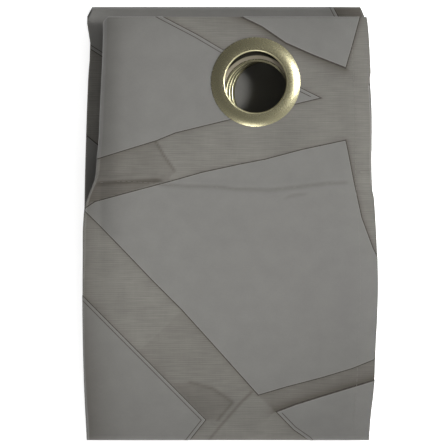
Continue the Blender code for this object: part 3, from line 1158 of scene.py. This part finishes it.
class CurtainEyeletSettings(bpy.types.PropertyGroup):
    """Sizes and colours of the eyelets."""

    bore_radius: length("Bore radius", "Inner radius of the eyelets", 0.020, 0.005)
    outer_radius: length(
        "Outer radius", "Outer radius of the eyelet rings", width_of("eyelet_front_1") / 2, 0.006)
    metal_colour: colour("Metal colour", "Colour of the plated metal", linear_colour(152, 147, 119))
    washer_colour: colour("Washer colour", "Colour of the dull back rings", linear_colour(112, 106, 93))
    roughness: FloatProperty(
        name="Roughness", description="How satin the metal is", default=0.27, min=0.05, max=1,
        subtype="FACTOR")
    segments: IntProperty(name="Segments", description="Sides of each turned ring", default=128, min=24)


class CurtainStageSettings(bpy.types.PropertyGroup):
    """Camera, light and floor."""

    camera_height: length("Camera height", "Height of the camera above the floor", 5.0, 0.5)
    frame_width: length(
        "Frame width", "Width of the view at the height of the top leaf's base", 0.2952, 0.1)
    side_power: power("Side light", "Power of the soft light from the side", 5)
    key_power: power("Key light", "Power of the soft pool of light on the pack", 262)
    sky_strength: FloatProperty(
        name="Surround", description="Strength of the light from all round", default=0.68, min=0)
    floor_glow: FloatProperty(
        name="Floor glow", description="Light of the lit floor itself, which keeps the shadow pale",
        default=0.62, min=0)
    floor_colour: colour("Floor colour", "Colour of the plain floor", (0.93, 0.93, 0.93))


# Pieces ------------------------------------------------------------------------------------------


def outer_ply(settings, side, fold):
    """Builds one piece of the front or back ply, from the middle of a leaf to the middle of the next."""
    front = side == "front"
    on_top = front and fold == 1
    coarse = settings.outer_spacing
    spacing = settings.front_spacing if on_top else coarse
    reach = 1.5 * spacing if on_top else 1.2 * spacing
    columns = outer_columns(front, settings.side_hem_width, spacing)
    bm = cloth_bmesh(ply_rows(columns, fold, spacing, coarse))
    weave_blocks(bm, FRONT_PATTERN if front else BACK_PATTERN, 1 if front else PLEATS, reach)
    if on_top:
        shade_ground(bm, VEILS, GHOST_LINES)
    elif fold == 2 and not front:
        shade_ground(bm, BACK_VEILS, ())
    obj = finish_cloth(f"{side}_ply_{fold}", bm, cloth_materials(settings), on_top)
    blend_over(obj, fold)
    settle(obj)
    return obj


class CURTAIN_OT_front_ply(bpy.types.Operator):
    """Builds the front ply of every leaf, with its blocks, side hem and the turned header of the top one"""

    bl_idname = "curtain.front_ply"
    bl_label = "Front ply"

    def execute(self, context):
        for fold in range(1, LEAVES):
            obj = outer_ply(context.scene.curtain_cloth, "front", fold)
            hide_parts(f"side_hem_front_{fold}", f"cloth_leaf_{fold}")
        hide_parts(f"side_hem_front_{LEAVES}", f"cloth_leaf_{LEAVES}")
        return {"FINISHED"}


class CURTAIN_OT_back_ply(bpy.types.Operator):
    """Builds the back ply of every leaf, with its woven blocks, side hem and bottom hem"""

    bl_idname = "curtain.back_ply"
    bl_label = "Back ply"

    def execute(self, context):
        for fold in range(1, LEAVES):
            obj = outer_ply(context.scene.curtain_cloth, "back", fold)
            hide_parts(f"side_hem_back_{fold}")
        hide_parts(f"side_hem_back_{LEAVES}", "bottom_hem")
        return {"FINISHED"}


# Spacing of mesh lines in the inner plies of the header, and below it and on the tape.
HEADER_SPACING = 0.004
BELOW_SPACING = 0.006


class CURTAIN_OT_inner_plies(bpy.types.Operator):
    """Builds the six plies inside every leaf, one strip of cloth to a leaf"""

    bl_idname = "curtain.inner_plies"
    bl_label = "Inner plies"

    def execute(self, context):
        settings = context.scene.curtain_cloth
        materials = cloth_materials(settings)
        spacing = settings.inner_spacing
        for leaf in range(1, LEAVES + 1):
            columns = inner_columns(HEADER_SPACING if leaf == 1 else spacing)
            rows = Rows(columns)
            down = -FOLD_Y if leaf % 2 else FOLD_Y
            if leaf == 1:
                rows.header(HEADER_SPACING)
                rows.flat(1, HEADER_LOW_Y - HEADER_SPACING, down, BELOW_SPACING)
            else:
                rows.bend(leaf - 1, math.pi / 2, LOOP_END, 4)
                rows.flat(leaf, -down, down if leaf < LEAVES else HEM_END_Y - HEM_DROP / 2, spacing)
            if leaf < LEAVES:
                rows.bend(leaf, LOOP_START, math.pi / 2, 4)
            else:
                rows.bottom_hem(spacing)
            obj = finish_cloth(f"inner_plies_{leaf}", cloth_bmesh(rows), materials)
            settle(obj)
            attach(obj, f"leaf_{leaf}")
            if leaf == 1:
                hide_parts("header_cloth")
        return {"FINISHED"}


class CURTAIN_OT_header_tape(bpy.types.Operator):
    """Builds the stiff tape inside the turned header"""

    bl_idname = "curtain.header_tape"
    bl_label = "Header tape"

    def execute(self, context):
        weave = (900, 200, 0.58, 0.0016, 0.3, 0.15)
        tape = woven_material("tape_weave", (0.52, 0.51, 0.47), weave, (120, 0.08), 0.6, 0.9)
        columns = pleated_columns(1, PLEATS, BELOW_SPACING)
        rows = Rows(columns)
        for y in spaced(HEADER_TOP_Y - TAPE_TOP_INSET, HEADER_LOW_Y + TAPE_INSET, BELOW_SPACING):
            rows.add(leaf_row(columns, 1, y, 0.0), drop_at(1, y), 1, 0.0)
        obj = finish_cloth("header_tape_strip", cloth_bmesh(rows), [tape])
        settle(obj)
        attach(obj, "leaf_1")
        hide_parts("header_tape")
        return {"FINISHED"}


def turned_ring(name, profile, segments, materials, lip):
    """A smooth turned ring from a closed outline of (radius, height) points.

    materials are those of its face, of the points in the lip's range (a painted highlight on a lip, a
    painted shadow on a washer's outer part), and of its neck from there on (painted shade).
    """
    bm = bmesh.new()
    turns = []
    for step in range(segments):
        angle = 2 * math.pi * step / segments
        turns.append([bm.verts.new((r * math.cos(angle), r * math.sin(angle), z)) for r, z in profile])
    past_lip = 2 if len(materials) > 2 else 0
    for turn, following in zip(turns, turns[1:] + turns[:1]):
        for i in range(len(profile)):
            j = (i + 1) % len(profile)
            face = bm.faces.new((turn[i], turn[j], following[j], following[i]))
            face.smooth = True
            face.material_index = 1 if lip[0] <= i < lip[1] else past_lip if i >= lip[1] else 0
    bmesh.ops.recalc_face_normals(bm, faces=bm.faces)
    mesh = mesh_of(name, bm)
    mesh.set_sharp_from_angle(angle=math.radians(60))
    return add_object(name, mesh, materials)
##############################
# Your goal:
Go back to the listing above and please repeat it exactly.

# Exercise output:
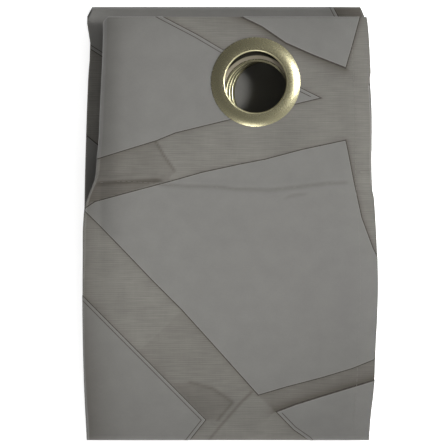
Continue the Blender code for this object: part 3, from line 1158 of scene.py. This part finishes it.
class CurtainEyeletSettings(bpy.types.PropertyGroup):
    """Sizes and colours of the eyelets."""

    bore_radius: length("Bore radius", "Inner radius of the eyelets", 0.020, 0.005)
    outer_radius: length(
        "Outer radius", "Outer radius of the eyelet rings", width_of("eyelet_front_1") / 2, 0.006)
    metal_colour: colour("Metal colour", "Colour of the plated metal", linear_colour(152, 147, 119))
    washer_colour: colour("Washer colour", "Colour of the dull back rings", linear_colour(112, 106, 93))
    roughness: FloatProperty(
        name="Roughness", description="How satin the metal is", default=0.27, min=0.05, max=1,
        subtype="FACTOR")
    segments: IntProperty(name="Segments", description="Sides of each turned ring", default=128, min=24)


class CurtainStageSettings(bpy.types.PropertyGroup):
    """Camera, light and floor."""

    camera_height: length("Camera height", "Height of the camera above the floor", 5.0, 0.5)
    frame_width: length(
        "Frame width", "Width of the view at the height of the top leaf's base", 0.2952, 0.1)
    side_power: power("Side light", "Power of the soft light from the side", 5)
    key_power: power("Key light", "Power of the soft pool of light on the pack", 262)
    sky_strength: FloatProperty(
        name="Surround", description="Strength of the light from all round", default=0.68, min=0)
    floor_glow: FloatProperty(
        name="Floor glow", description="Light of the lit floor itself, which keeps the shadow pale",
        default=0.62, min=0)
    floor_colour: colour("Floor colour", "Colour of the plain floor", (0.93, 0.93, 0.93))


# Pieces ------------------------------------------------------------------------------------------


def outer_ply(settings, side, fold):
    """Builds one piece of the front or back ply, from the middle of a leaf to the middle of the next."""
    front = side == "front"
    on_top = front and fold == 1
    coarse = settings.outer_spacing
    spacing = settings.front_spacing if on_top else coarse
    reach = 1.5 * spacing if on_top else 1.2 * spacing
    columns = outer_columns(front, settings.side_hem_width, spacing)
    bm = cloth_bmesh(ply_rows(columns, fold, spacing, coarse))
    weave_blocks(bm, FRONT_PATTERN if front else BACK_PATTERN, 1 if front else PLEATS, reach)
    if on_top:
        shade_ground(bm, VEILS, GHOST_LINES)
    elif fold == 2 and not front:
        shade_ground(bm, BACK_VEILS, ())
    obj = finish_cloth(f"{side}_ply_{fold}", bm, cloth_materials(settings), on_top)
    blend_over(obj, fold)
    settle(obj)
    return obj


class CURTAIN_OT_front_ply(bpy.types.Operator):
    """Builds the front ply of every leaf, with its blocks, side hem and the turned header of the top one"""

    bl_idname = "curtain.front_ply"
    bl_label = "Front ply"

    def execute(self, context):
        for fold in range(1, LEAVES):
            obj = outer_ply(context.scene.curtain_cloth, "front", fold)
            hide_parts(f"side_hem_front_{fold}", f"cloth_leaf_{fold}")
        hide_parts(f"side_hem_front_{LEAVES}", f"cloth_leaf_{LEAVES}")
        return {"FINISHED"}


class CURTAIN_OT_back_ply(bpy.types.Operator):
    """Builds the back ply of every leaf, with its woven blocks, side hem and bottom hem"""

    bl_idname = "curtain.back_ply"
    bl_label = "Back ply"

    def execute(self, context):
        for fold in range(1, LEAVES):
            obj = outer_ply(context.scene.curtain_cloth, "back", fold)
            hide_parts(f"side_hem_back_{fold}")
        hide_parts(f"side_hem_back_{LEAVES}", "bottom_hem")
        return {"FINISHED"}


# Spacing of mesh lines in the inner plies of the header, and below it and on the tape.
HEADER_SPACING = 0.004
BELOW_SPACING = 0.006


class CURTAIN_OT_inner_plies(bpy.types.Operator):
    """Builds the six plies inside every leaf, one strip of cloth to a leaf"""

    bl_idname = "curtain.inner_plies"
    bl_label = "Inner plies"

    def execute(self, context):
        settings = context.scene.curtain_cloth
        materials = cloth_materials(settings)
        spacing = settings.inner_spacing
        for leaf in range(1, LEAVES + 1):
            columns = inner_columns(HEADER_SPACING if leaf == 1 else spacing)
            rows = Rows(columns)
            down = -FOLD_Y if leaf % 2 else FOLD_Y
            if leaf == 1:
                rows.header(HEADER_SPACING)
                rows.flat(1, HEADER_LOW_Y - HEADER_SPACING, down, BELOW_SPACING)
            else:
                rows.bend(leaf - 1, math.pi / 2, LOOP_END, 4)
                rows.flat(leaf, -down, down if leaf < LEAVES else HEM_END_Y - HEM_DROP / 2, spacing)
            if leaf < LEAVES:
                rows.bend(leaf, LOOP_START, math.pi / 2, 4)
            else:
                rows.bottom_hem(spacing)
            obj = finish_cloth(f"inner_plies_{leaf}", cloth_bmesh(rows), materials)
            settle(obj)
            attach(obj, f"leaf_{leaf}")
            if leaf == 1:
                hide_parts("header_cloth")
        return {"FINISHED"}


class CURTAIN_OT_header_tape(bpy.types.Operator):
    """Builds the stiff tape inside the turned header"""

    bl_idname = "curtain.header_tape"
    bl_label = "Header tape"

    def execute(self, context):
        weave = (900, 200, 0.58, 0.0016, 0.3, 0.15)
        tape = woven_material("tape_weave", (0.52, 0.51, 0.47), weave, (120, 0.08), 0.6, 0.9)
        columns = pleated_columns(1, PLEATS, BELOW_SPACING)
        rows = Rows(columns)
        for y in spaced(HEADER_TOP_Y - TAPE_TOP_INSET, HEADER_LOW_Y + TAPE_INSET, BELOW_SPACING):
            rows.add(leaf_row(columns, 1, y, 0.0), drop_at(1, y), 1, 0.0)
        obj = finish_cloth("header_tape_strip", cloth_bmesh(rows), [tape])
        settle(obj)
        attach(obj, "leaf_1")
        hide_parts("header_tape")
        return {"FINISHED"}


def turned_ring(name, profile, segments, materials, lip):
    """A smooth turned ring from a closed outline of (radius, height) points.

    materials are those of its face, of the points in the lip's range (a painted highlight on a lip, a
    painted shadow on a washer's outer part), and of its neck from there on (painted shade).
    """
    bm = bmesh.new()
    turns = []
    for step in range(segments):
        angle = 2 * math.pi * step / segments
        turns.append([bm.verts.new((r * math.cos(angle), r * math.sin(angle), z)) for r, z in profile])
    past_lip = 2 if len(materials) > 2 else 0
    for turn, following in zip(turns, turns[1:] + turns[:1]):
        for i in range(len(profile)):
            j = (i + 1) % len(profile)
            face = bm.faces.new((turn[i], turn[j], following[j], following[i]))
            face.smooth = True
            face.material_index = 1 if lip[0] <= i < lip[1] else past_lip if i >= lip[1] else 0
    bmesh.ops.recalc_face_normals(bm, faces=bm.faces)
    mesh = mesh_of(name, bm)
    mesh.set_sharp_from_angle(angle=math.radians(60))
    return add_object(name, mesh, materials)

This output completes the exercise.